I never understood how I could go to another job, maybe just a few miles away, and my “friends” from my previous job just dropped me. Having moved a few times as a child to different schools in different states, I learned how friendship is something that shouldn’t depend on geography. Yet as an adult, it seems there are those who don’t feel that way.
Then I moved across the country. Having so many miles between me and my previous life really was instructive in terms of who I missed most, and who missed me enough to stay in contact. I had an even deeper appreciation of their friendship and love because I felt it as well. I could also look back at my former city and love the good parts about it. Taking a big step out of your comfort zone definitely changes you, forces you to grow in ways you can’t otherwise, and in some ways, simplifies a lot of things.
I’ve been told when you make a major life change, you often bring up other people’s fears. They don’t want you to do it because it changes things. Maybe it makes them consider if they are happy. Maybe it tests their relationships. I don’t know.

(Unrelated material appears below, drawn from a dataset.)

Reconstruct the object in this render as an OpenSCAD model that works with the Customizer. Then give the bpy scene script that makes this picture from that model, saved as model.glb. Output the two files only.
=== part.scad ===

But then my life got a little stranger. I moved again, back to my old home grounds. (Economics, family, etc…kind of like hitting the re-set button for a few years, then we’ll see where I land.) But I came back thinking I could reconnect with a few of the people who I had considered friends before. What happened was and is surprising.

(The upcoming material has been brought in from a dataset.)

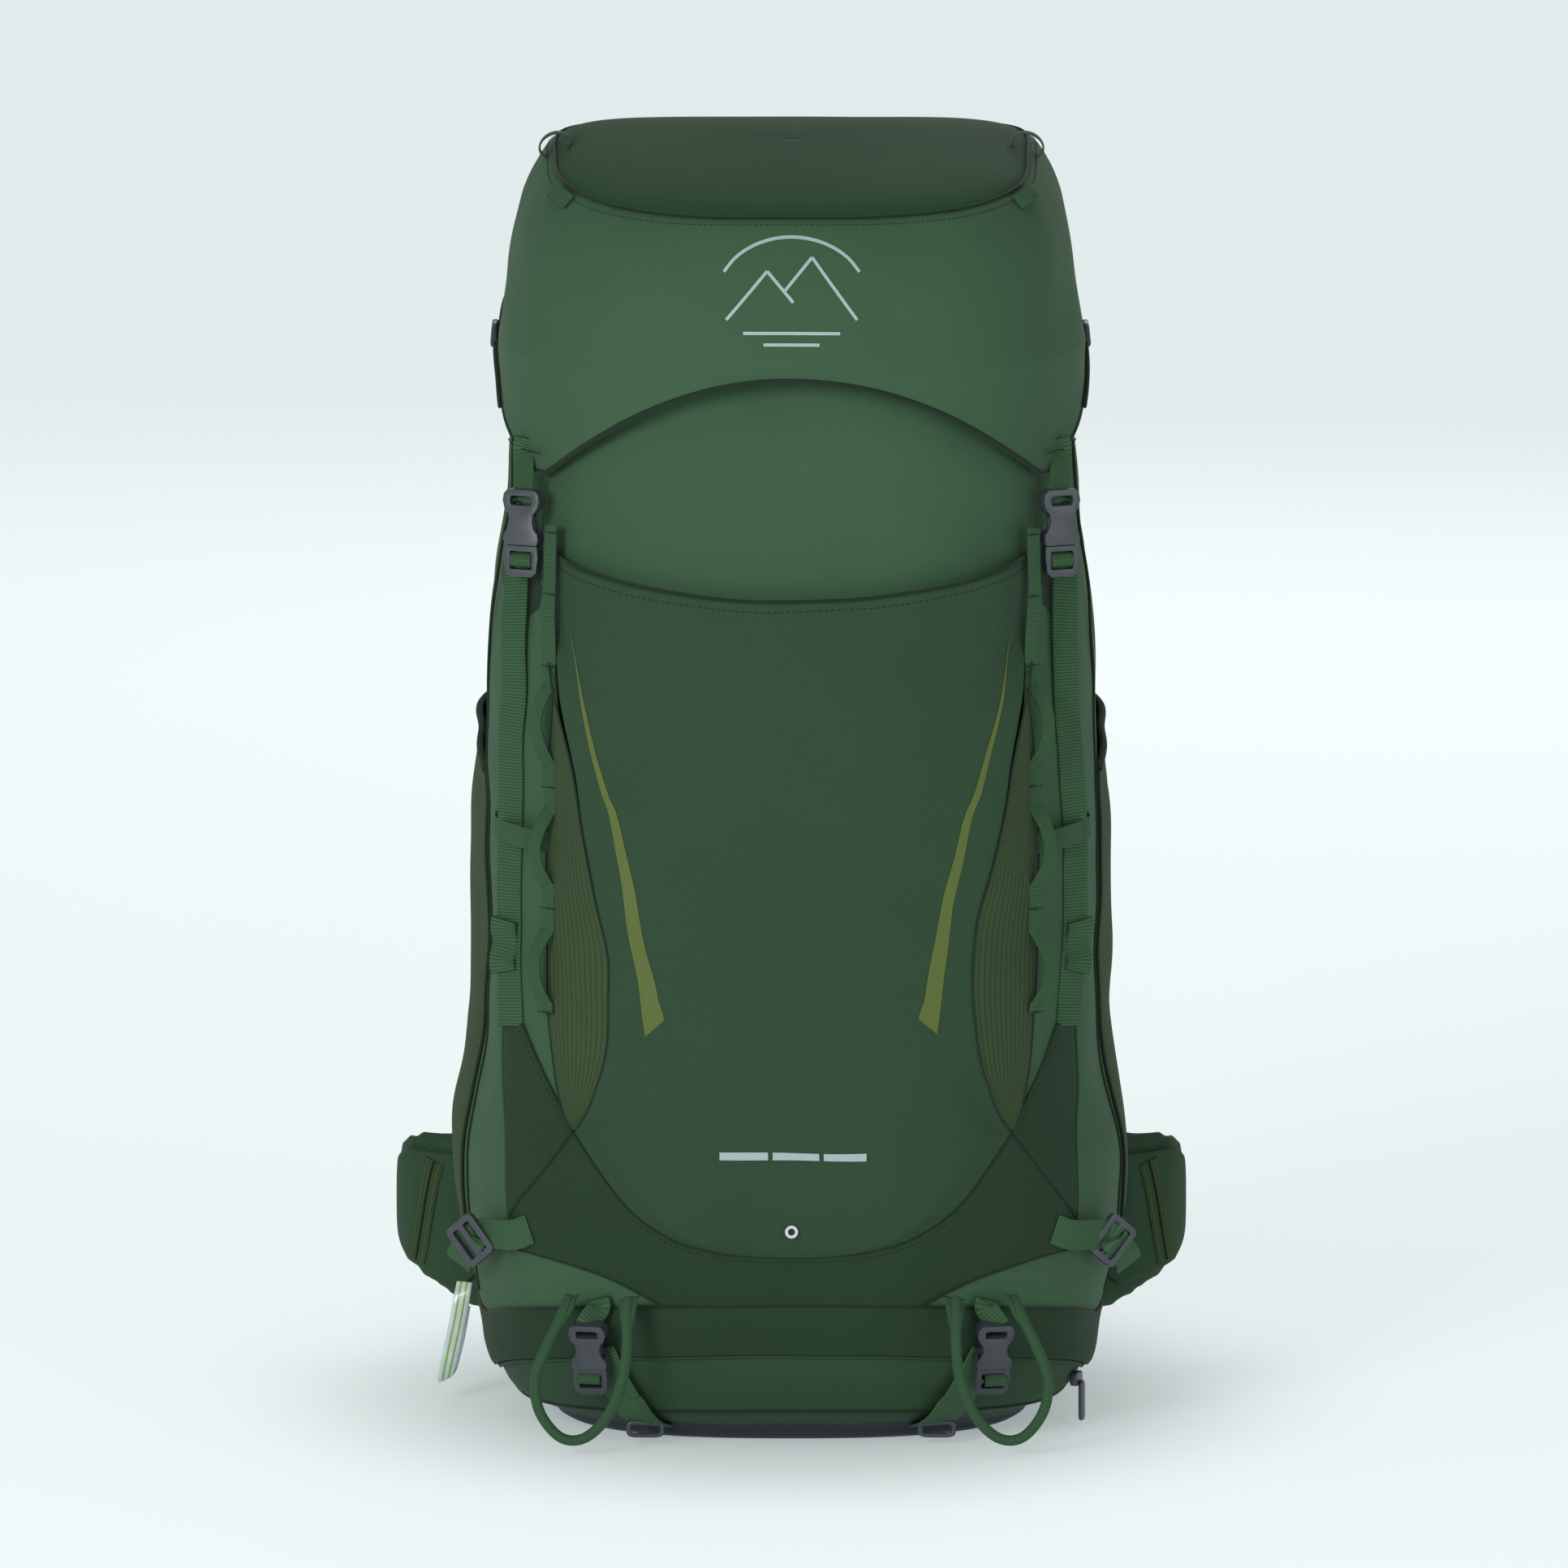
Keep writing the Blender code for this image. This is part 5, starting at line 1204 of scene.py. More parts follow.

My true, live-in-my-heart friends, were glad I was back and we have picked up where we left off, which makes me eternally grateful because I never let go of them and they did not let go of me even when I was very far away.

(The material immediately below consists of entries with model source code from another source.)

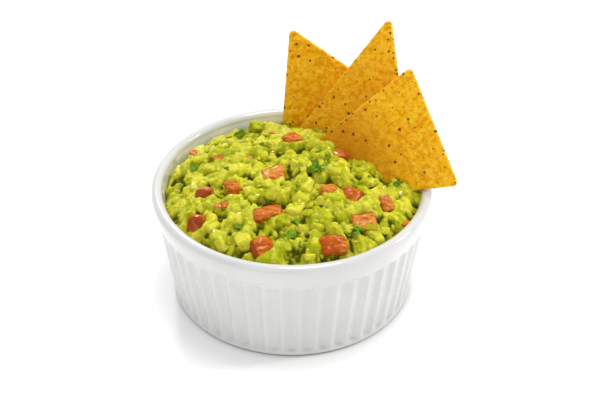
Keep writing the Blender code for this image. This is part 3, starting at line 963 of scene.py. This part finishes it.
def lumpy_pieces(rng, net, size, halves, rounding, ripples, lean):
    """Rounded boxes about their own middles, rippled outwards by waves, and turned at random.

    halves are the least and greatest half edges, and ripples rows of a wave's height and length, all as
    shares of each piece's size. lean is the furthest that its local Z axis tilts.
    """
    pieces, scale = len(size), size[:, None, None]
    halves = size[:, None] * rng.uniform(*halves, (pieces, 3))
    shapes = rounded_boxes(net, halves, rng.uniform(*rounding, pieces)) / scale
    ripple = sum(height * waves(shapes, rng, pieces, length) for height, length in ripples)
    shapes = (shapes + unit_vectors(shapes) * ripple[:, :, None]) * scale
    return shapes @ turns(rng, pieces, lean).transpose(0, 2, 1)


class DIP_OT_add_chunks(bpy.types.Operator):
    """Adds the larger chunks and the small crumbs of avocado that lie in the mash"""
    bl_idname = "dip.add_chunks"
    bl_label = "Add Avocado Chunks"

    def execute(self, context):
        settings = context.scene.guacamole_settings
        flesh = avocado_material("avocado_flesh", settings, PALER_PIECES)
        heap = lumpy_heap(settings.seed)
        rng = np.random.default_rng(settings.seed + 1)
        halves = (0.85, 0.65, 0.5), (1.15, 1.0, 0.85)
        chunks = ("chunks", settings.chunks, (1.8, 4.2), 6.8, 0.68, 10, ((0.208, 2.2), (0.0624, 1.0)))
        crumbs = ("crumbs", settings.crumbs, (0.5, 1.2), 3.8, 0.45, 4, ((0.24, 2.2), (0.072, 1.0)))
        for kind, count, reach, pitch, sink, divisions, ripples in (chunks, crumbs):
            places, size = scatter(heap, rng, count, reach, pitch, sink)
            net, faces = cube_net(divisions)
            shapes = lumpy_pieces(rng, net, size, halves, (0.35, 0.7), ripples, 0.9)
            tone = np.repeat(rng.uniform(0.1, 1.0, len(size)), len(net))
            # Painted shade: each piece is darkened on its underside, more the lower a point lies below its
            # middle.
            sunk = np.clip(-shapes[:, :, 2] / size[:, None], 0.0, 1.0).ravel() * 1.6
            points, quads = joined(shapes + places[:, None], faces)
            add_piece(f"avocado_{kind}", points, quads, flesh, (),
                      {"tone": tone, "painted_shade": sunk})
        return {"FINISHED"}


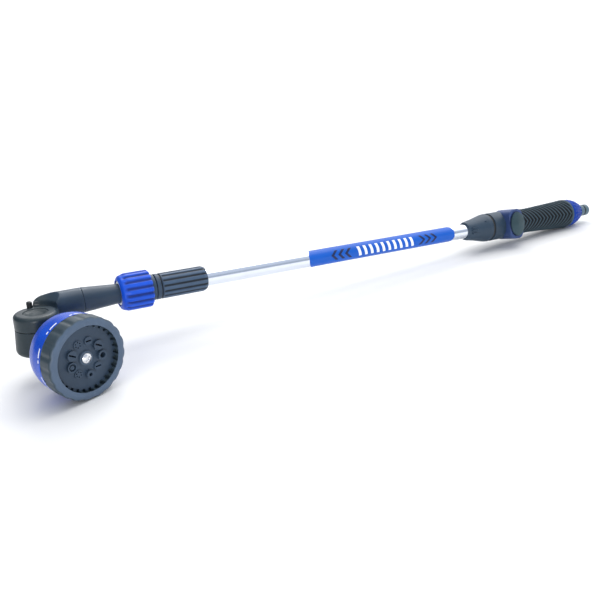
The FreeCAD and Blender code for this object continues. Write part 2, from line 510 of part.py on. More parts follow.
# The knob is an oval with a low ridge along it, over a thin oval skirt.
KNOB_TOP = KNOB_BASE + 2.4
knob_ridge = Part.Face(Part.makePolygon([
    Vector(-KNOB_HALF_WIDTH, 0, KNOB_TOP), Vector(KNOB_HALF_WIDTH, 0, KNOB_TOP),
    Vector(0, 0, KNOB_TOP + 1.3), Vector(-KNOB_HALF_WIDTH, 0, KNOB_TOP)]))
knob_ridge = knob_ridge.extrude(Vector(0, 2 * KNOB_HALF_HEIGHT, 0))
knob_ridge.translate(Vector(0, -KNOB_HALF_HEIGHT, 0))
knob_ridge = placed(knob_ridge, across_valve).common(knob_oval(KNOB_TOP, KNOB_TOP + 2, -0.6))
valve_knob = knob_oval(KNOB_BASE, KNOB_BASE + 0.8, 0.6).fuse(knob_oval(KNOB_BASE, KNOB_TOP, 0))
parts["valve_knob"] = valve_knob.fuse(knob_ridge)

GRIP_CORE_R = 12.0
CORE_END_X = 674.5
SCREEN_X = 662.5            # shelf in the hose end that the inlet screen sits on
parts["grip_core"] = lathe([
    (GRIP_X, 10.0), (GRIP_X, GRIP_CORE_R), (CORE_END_X, GRIP_CORE_R, 0.5), (CORE_END_X, 8.0),
    (SCREEN_X, 8.0), (SCREEN_X, 6.0), (SPIGOT_END_X, 6.0), (SPIGOT_END_X, 10.0)])
grip_sleeve = lathe([
    (GRIP_X, GRIP_CORE_R), (GRIP_X, 15.0, 0.8), (587, 14.5, 60), (628, 16.6, 60),
    (GRIP_WIDE_X, GRIP_R, 14), (CAP_X, 17.3, 0.8), (CAP_X, GRIP_CORE_R)])
parts["grip_sleeve"] = grip_sleeve
end_cap = lathe([
    (CAP_X, GRIP_CORE_R), (CAP_X, 17.2, 0.5), (CAP_X + 7, 17.0, 6), (CAP_X + 15, 14.4, 5),
    (CAP_END_X, 11.4, 1.0), (CAP_END_X, 9.4), (CORE_END_X, 9.4), (CORE_END_X, GRIP_CORE_R)])
cap_flute = Part.makeCylinder(1.4, 26, Vector(CAP_X + 3, 0, 18.0), Vector(1, 0, -0.17))
parts["end_cap"] = end_cap.cut(around(cap_flute, 20))
NOSE_RING_X = 688.7
parts["hose_nipple"] = lathe([
    (SCREEN_X, 4.5), (SCREEN_X, 8.0), (CORE_END_X, 8.0), (CORE_END_X, 6.4), (CAP_END_X + 2.5, 6.4, 0.8),
    (CAP_END_X + 3.2, 8.7, 0.3), (CAP_END_X + 5.2, 8.7, 0.5), (CAP_END_X + 5.5, NIPPLE_R),
    (NOSE_RING_X - 1.2, NIPPLE_R), (NOSE_RING_X - 1.2, 5.5), (NOSE_RING_X + 1.2, 5.5),
    (NOSE_RING_X + 1.2, NIPPLE_R), (NIPPLE_END_X, NIPPLE_R, 1.2),
    (NIPPLE_END_X, 4.5, 0.4)])
parts["nipple_o_ring"] = o_ring(NOSE_RING_X, 6.3, 0.8)
inlet_screen = rod(SCREEN_X + 1, SCREEN_X + 2, 4.5)
screen_hole = Part.makeCylinder(0.7, 4, Vector(SCREEN_X, 0, 2.6), ALONG)
inlet_screen = inlet_screen.cut(around(screen_hole, 8)).cut(rod(SCREEN_X, SCREEN_X + 4, 0.7))
parts["inlet_screen"] = inlet_screen


# ---- lay the wand down and write the pieces ----
def laid_down():
    """Placement that tips the wand onto its resting points, with the floor at z = 0."""
    turned = FreeCAD.Placement(ORIGIN, FreeCAD.Rotation(Vector(0, 1, 0), LAY_PITCH))
    whole = Part.makeCompound([placed(shape, turned) for shape in parts.values()])
    box = whole.optimalBoundingBox(False)
    middle = Vector(box.Center.x, box.Center.y, box.ZMin)
    return FreeCAD.Placement(middle * -1, turned.Rotation)


LAID = laid_down()
os.makedirs("parts", exist_ok=True)
for name, shape in parts.items():
    placed(shape, LAID).exportStep("parts/" + name + ".step")
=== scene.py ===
import json
import math

import bmesh
import bpy
from mathutils import Matrix, Vector


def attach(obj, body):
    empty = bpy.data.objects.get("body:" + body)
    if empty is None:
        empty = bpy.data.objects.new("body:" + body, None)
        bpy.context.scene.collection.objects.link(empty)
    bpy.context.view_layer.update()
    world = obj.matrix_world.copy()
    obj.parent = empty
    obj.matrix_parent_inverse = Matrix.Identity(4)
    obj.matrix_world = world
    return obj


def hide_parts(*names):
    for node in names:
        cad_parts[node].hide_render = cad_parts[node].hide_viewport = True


# Looks of the telescopic watering wand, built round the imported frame.
# Turned pieces are drawn in millimetres about a local X axis, as in the CAD source,
# and their meshes are stored in the row frame, in metres.

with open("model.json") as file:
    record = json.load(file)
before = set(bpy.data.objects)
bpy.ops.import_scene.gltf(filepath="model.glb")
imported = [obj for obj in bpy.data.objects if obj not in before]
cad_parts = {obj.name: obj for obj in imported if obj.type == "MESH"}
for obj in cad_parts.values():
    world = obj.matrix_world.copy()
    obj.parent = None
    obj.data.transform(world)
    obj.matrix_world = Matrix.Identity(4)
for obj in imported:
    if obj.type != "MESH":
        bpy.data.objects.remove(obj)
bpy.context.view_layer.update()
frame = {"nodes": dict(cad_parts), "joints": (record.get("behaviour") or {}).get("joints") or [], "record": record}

MM = 0.001
TURN = 2 * math.pi
joints = {joint["name"]: joint for joint in frame["joints"]}


# ---- places, all from the frame ----
def axes_at(spot, along, upward):
    """Matrix whose X is along and whose Z is nearest to upward, in metres."""
    x = Vector(along).normalized()
    y = Vector(upward).cross(x).normalized()
    z = x.cross(y)
    matrix = Matrix((x, y, z)).transposed().to_4x4()
    matrix.translation = Vector(spot)
    return matrix


TUBE_AXIS = Vector(joints["lock_twist"]["axis"])
SWIVEL_AXIS = -Vector(joints["head_swivel"]["axis"])
PIVOT_SIDE = -13.0          # the swivel stands this far to the near side of the tubes
PIVOT_DEPTH = -20.0         # height of the swivel joint's point, from the tubes
WAND = axes_at((0, 0, 0), TUBE_AXIS, SWIVEL_AXIS)
pivot_point = Vector(joints["head_swivel"]["pos_m"])
WAND.translation = pivot_point - WAND.to_3x3() @ Vector((0, PIVOT_SIDE, PIVOT_DEPTH)) * MM
FACE = axes_at(joints["dial_turn"]["pos_m"], joints["dial_turn"]["axis"], SWIVEL_AXIS)
KNOB = axes_at(joints["valve_turn"]["pos_m"], joints["valve_turn"]["axis"], -TUBE_AXIS)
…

But a few others…people I used to work with, or hang out with, or in many cases treat to an occasional lunch or dinner when they were down a bit…they have been a no-show. A few don’t even answer emails or voice messages. My late mother would probably say well maybe they never were my friends anyway. But it didn’t feel that way.
I’ve checked my breath and personal hygiene. That’s not it either.
Times change. People change. Maybe Mother was right.
What has been fascinating is doing all this full-circle. Being in one place for many years, moving to a new place for a decade, then moving back…and seeing what is still true, what never was true, and how you have to always find your own bliss, own peace of mind, and own strength.
I’ve never been the type of person who needs to be surrounded by a lot of people. I don’t have 300 “friends” on Facebook (no judgment if you do, it’s just not me). I’m very okay with solitary moments and I can dine, see a movie or travel solo without missing a beat. I feel more fulfilled in nature than in any other situation, and if you’re going to blast music while walking down a mountain trail, please go on ahead of me so I don’t have to hear it.
And maybe those of us who actually step past the safety zone…who take risks and do things other deem as scary…without a net…who follow their inner voice and are willing to feel the fear, loneliness and confusion that can come with that…maybe we actually do have more strength.
And maybe in the long run, our rewards are greater.
Not more money. Not the coolest people at our table. Not necessarily the smoothest road.
But the one that takes us inward, where our real treasures lie.
So if you’re considering going forward, or going back, take care.
Grab a snack.
Stick to the trail.
Cause it’s not easy…but it’s also not near as hard as never taking that step.
“Pursue some path, rather narrow or crooked, in which you can walk with love and reverence.”